_What to work on_
Begin with the line that contains "for number in" and end with the line that contains "for node in": copy that span of lines exactly, and nothing outside it.

_Source data_
--- begin ---
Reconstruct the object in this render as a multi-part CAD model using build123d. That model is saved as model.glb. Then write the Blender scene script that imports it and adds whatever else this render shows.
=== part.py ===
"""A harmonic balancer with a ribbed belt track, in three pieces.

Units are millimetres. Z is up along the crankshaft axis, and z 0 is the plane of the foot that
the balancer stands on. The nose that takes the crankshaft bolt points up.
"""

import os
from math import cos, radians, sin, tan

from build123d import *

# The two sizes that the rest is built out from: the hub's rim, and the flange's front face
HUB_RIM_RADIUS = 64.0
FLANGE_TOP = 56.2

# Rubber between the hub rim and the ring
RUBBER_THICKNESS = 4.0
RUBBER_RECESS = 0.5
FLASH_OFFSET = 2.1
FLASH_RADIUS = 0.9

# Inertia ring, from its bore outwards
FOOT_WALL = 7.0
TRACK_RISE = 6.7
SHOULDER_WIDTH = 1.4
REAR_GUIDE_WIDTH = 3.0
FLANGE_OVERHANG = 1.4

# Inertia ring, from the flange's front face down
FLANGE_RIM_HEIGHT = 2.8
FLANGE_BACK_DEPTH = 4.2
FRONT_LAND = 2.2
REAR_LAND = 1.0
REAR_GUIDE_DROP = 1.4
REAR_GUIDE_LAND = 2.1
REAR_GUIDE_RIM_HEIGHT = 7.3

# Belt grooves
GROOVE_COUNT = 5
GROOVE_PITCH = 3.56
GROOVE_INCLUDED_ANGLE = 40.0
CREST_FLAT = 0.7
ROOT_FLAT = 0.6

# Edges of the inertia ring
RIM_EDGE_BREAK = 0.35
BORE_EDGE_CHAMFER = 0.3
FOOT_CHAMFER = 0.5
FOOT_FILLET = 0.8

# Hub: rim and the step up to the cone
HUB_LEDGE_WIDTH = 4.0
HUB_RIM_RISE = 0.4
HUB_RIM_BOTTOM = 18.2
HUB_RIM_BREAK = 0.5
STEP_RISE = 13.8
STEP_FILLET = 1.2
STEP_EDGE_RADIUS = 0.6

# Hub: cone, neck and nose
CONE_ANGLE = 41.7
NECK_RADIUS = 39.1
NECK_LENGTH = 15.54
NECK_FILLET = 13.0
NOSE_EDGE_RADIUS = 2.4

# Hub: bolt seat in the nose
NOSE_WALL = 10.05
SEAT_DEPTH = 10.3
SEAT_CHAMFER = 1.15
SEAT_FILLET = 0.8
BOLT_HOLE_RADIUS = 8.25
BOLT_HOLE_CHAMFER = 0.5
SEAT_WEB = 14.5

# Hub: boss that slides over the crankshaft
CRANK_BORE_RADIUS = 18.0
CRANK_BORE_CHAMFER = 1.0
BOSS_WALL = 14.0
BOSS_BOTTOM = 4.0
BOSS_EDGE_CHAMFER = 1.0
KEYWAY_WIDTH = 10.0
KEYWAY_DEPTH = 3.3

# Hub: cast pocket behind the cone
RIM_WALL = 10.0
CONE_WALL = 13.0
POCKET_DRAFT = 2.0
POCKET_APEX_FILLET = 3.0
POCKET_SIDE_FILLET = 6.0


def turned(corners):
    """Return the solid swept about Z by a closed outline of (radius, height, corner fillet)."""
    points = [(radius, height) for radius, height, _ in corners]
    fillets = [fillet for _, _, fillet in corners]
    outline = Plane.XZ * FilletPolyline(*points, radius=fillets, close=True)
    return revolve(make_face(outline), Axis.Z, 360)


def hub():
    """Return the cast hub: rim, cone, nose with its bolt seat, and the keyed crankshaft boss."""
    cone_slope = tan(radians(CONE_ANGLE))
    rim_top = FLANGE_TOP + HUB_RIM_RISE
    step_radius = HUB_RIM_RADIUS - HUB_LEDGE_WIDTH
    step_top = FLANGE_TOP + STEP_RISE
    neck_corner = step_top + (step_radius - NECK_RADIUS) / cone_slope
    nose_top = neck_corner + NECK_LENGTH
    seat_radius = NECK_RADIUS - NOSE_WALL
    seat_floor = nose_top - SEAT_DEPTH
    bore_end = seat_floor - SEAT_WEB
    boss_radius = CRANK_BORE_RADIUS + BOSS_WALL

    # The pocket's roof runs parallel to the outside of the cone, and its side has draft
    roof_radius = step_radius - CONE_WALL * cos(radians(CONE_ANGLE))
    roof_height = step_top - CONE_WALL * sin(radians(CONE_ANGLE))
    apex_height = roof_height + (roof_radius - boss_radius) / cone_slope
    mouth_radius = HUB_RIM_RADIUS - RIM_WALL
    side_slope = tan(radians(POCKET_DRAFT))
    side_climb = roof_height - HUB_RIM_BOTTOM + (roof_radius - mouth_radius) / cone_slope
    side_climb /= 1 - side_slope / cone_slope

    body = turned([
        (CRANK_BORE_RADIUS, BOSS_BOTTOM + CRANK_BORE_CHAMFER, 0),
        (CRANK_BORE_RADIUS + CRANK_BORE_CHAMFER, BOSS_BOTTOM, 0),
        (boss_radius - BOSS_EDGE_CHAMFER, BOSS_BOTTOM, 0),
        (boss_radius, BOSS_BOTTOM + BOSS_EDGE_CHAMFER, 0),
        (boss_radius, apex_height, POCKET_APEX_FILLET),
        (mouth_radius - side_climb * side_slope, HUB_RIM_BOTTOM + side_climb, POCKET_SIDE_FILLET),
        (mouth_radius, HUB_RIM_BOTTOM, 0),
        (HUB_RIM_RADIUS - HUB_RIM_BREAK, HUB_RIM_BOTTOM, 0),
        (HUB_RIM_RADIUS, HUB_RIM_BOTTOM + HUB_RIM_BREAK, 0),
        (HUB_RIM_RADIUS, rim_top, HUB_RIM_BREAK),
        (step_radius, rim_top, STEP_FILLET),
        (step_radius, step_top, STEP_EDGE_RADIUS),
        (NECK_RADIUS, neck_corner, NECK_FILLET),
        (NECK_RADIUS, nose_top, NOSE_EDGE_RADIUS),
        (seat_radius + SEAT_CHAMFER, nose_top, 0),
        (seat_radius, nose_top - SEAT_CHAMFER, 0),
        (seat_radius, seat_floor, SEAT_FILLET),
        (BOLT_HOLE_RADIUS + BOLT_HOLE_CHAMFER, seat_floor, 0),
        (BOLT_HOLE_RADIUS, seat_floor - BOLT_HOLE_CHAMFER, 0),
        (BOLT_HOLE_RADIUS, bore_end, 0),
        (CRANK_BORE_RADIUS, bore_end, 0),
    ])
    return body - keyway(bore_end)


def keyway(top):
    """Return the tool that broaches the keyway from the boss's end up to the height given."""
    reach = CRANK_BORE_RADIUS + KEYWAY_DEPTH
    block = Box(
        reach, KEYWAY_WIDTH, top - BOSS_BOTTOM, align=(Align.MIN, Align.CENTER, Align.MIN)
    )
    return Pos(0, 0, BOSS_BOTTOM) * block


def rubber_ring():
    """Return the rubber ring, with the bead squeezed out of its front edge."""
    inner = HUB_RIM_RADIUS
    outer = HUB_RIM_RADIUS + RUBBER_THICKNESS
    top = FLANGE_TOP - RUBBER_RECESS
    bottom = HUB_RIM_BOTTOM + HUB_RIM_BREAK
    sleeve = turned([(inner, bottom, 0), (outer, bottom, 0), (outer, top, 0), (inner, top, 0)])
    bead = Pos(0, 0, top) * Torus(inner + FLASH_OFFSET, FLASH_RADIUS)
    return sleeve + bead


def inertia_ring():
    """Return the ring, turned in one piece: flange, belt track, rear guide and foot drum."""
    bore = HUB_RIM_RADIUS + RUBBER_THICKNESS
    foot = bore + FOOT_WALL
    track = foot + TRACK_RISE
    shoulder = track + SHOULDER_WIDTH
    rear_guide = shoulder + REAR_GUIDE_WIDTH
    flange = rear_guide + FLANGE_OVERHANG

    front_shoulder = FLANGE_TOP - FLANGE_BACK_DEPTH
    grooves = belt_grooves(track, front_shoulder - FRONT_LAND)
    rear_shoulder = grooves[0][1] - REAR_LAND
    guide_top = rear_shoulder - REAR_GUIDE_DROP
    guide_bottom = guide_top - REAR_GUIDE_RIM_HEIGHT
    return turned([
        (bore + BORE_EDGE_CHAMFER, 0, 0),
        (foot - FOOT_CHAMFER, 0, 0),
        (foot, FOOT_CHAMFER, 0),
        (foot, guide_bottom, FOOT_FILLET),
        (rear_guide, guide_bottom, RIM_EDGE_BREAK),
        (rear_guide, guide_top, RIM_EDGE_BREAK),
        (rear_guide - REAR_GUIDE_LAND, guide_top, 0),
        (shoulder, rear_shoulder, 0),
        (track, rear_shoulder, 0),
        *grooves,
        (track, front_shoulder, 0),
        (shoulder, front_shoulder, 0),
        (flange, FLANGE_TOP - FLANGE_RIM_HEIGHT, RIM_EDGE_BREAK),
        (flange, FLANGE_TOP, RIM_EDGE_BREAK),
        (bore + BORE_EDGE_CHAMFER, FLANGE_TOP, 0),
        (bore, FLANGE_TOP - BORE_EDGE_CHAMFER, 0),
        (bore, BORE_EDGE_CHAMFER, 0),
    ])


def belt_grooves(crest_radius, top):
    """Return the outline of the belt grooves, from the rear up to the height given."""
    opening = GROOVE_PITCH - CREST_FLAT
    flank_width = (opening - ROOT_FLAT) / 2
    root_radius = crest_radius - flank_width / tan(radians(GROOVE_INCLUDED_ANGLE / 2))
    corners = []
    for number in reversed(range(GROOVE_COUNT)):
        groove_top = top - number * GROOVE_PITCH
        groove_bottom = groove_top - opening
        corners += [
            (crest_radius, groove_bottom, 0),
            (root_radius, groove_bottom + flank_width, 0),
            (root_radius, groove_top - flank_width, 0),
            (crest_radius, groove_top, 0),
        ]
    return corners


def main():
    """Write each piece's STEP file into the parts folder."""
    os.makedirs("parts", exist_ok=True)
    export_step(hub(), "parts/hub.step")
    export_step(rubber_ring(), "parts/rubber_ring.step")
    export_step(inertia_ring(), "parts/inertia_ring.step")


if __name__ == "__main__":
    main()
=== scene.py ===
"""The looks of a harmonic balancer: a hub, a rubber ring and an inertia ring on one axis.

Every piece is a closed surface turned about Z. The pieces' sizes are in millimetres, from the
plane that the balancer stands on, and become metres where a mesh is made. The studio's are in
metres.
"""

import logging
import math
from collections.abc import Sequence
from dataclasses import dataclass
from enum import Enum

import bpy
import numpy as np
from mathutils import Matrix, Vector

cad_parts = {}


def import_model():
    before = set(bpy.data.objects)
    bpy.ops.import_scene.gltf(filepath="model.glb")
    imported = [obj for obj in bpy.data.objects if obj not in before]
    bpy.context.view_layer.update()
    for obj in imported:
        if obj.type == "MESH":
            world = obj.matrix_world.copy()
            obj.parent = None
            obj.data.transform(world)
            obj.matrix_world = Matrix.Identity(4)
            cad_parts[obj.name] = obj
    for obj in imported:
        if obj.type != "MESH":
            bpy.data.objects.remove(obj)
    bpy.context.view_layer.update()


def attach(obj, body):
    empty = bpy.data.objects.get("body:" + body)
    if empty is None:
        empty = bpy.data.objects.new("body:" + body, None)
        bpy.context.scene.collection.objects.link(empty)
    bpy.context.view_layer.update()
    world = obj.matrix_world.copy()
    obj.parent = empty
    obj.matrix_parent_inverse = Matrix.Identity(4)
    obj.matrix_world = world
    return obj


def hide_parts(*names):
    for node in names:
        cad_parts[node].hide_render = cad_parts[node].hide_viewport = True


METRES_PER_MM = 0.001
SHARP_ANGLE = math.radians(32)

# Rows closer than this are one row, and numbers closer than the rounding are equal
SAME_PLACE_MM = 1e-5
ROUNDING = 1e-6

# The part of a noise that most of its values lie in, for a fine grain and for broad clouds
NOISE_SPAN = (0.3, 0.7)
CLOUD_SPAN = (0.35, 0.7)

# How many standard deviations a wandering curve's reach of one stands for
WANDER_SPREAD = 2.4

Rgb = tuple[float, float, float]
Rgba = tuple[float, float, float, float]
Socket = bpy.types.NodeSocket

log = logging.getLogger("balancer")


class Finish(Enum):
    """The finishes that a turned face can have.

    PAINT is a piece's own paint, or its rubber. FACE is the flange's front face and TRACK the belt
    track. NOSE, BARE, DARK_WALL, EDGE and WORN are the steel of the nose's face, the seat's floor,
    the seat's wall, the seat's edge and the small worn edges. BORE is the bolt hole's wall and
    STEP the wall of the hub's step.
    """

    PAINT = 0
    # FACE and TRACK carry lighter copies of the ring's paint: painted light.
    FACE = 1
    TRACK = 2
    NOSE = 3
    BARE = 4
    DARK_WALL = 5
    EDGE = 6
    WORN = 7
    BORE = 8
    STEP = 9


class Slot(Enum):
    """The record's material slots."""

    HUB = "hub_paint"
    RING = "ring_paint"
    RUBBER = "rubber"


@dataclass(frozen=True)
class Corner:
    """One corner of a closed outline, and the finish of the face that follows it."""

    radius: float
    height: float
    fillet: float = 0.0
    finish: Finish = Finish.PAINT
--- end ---
--- begin ---
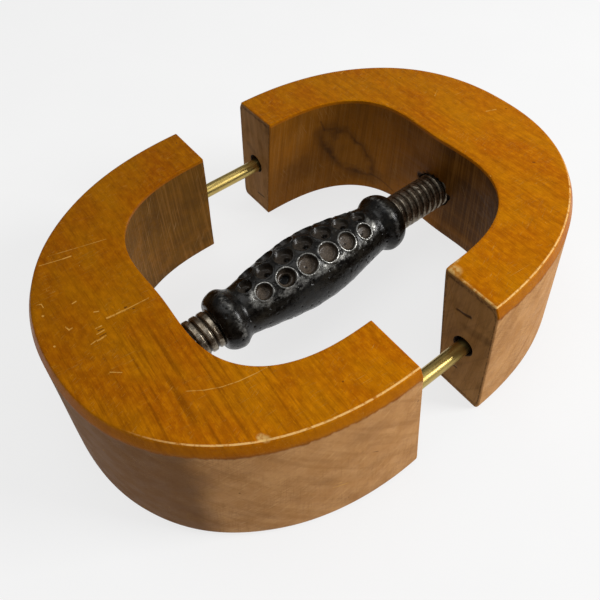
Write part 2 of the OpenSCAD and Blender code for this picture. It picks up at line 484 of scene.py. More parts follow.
--- end ---
--- begin ---
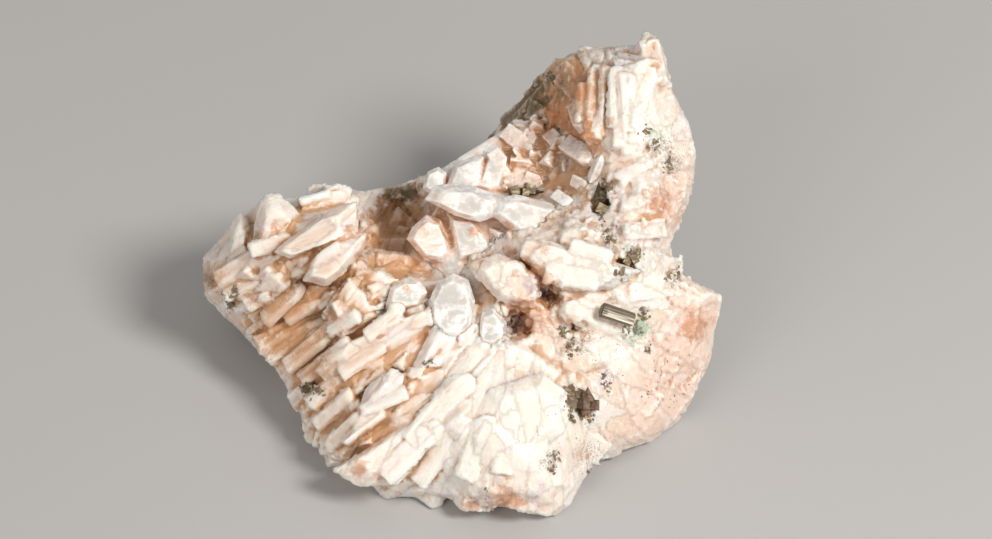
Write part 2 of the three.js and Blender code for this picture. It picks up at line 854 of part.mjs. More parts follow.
--- end ---
_Solved exercise_
    for number in reversed(range(GROOVE_COUNT)):
        groove_top = top - number * GROOVE_PITCH
        groove_bottom = groove_top - opening
        corners += [
            (crest_radius, groove_bottom, 0),
            (root_radius, groove_bottom + flank_width, 0),
            (root_radius, groove_top - flank_width, 0),
            (crest_radius, groove_top, 0),
        ]
    return corners


def main():
    """Write each piece's STEP file into the parts folder."""
    os.makedirs("parts", exist_ok=True)
    export_step(hub(), "parts/hub.step")
    export_step(rubber_ring(), "parts/rubber_ring.step")
    export_step(inertia_ring(), "parts/inertia_ring.step")


if __name__ == "__main__":
    main()
=== scene.py ===
"""The looks of a harmonic balancer: a hub, a rubber ring and an inertia ring on one axis.

Every piece is a closed surface turned about Z. The pieces' sizes are in millimetres, from the
plane that the balancer stands on, and become metres where a mesh is made. The studio's are in
metres.
"""

import logging
import math
from collections.abc import Sequence
from dataclasses import dataclass
from enum import Enum

import bpy
import numpy as np
from mathutils import Matrix, Vector

cad_parts = {}


def import_model():
    before = set(bpy.data.objects)
    bpy.ops.import_scene.gltf(filepath="model.glb")
    imported = [obj for obj in bpy.data.objects if obj not in before]
    bpy.context.view_layer.update()
    for obj in imported:
        if obj.type == "MESH":
            world = obj.matrix_world.copy()
            obj.parent = None
            obj.data.transform(world)
            obj.matrix_world = Matrix.Identity(4)
            cad_parts[obj.name] = obj
    for obj in imported:
        if obj.type != "MESH":
            bpy.data.objects.remove(obj)
    bpy.context.view_layer.update()


def attach(obj, body):
    empty = bpy.data.objects.get("body:" + body)
    if empty is None:
        empty = bpy.data.objects.new("body:" + body, None)
        bpy.context.scene.collection.objects.link(empty)
    bpy.context.view_layer.update()
    world = obj.matrix_world.copy()
    obj.parent = empty
    obj.matrix_parent_inverse = Matrix.Identity(4)
    obj.matrix_world = world
    return obj


def hide_parts(*names):
    for node in names:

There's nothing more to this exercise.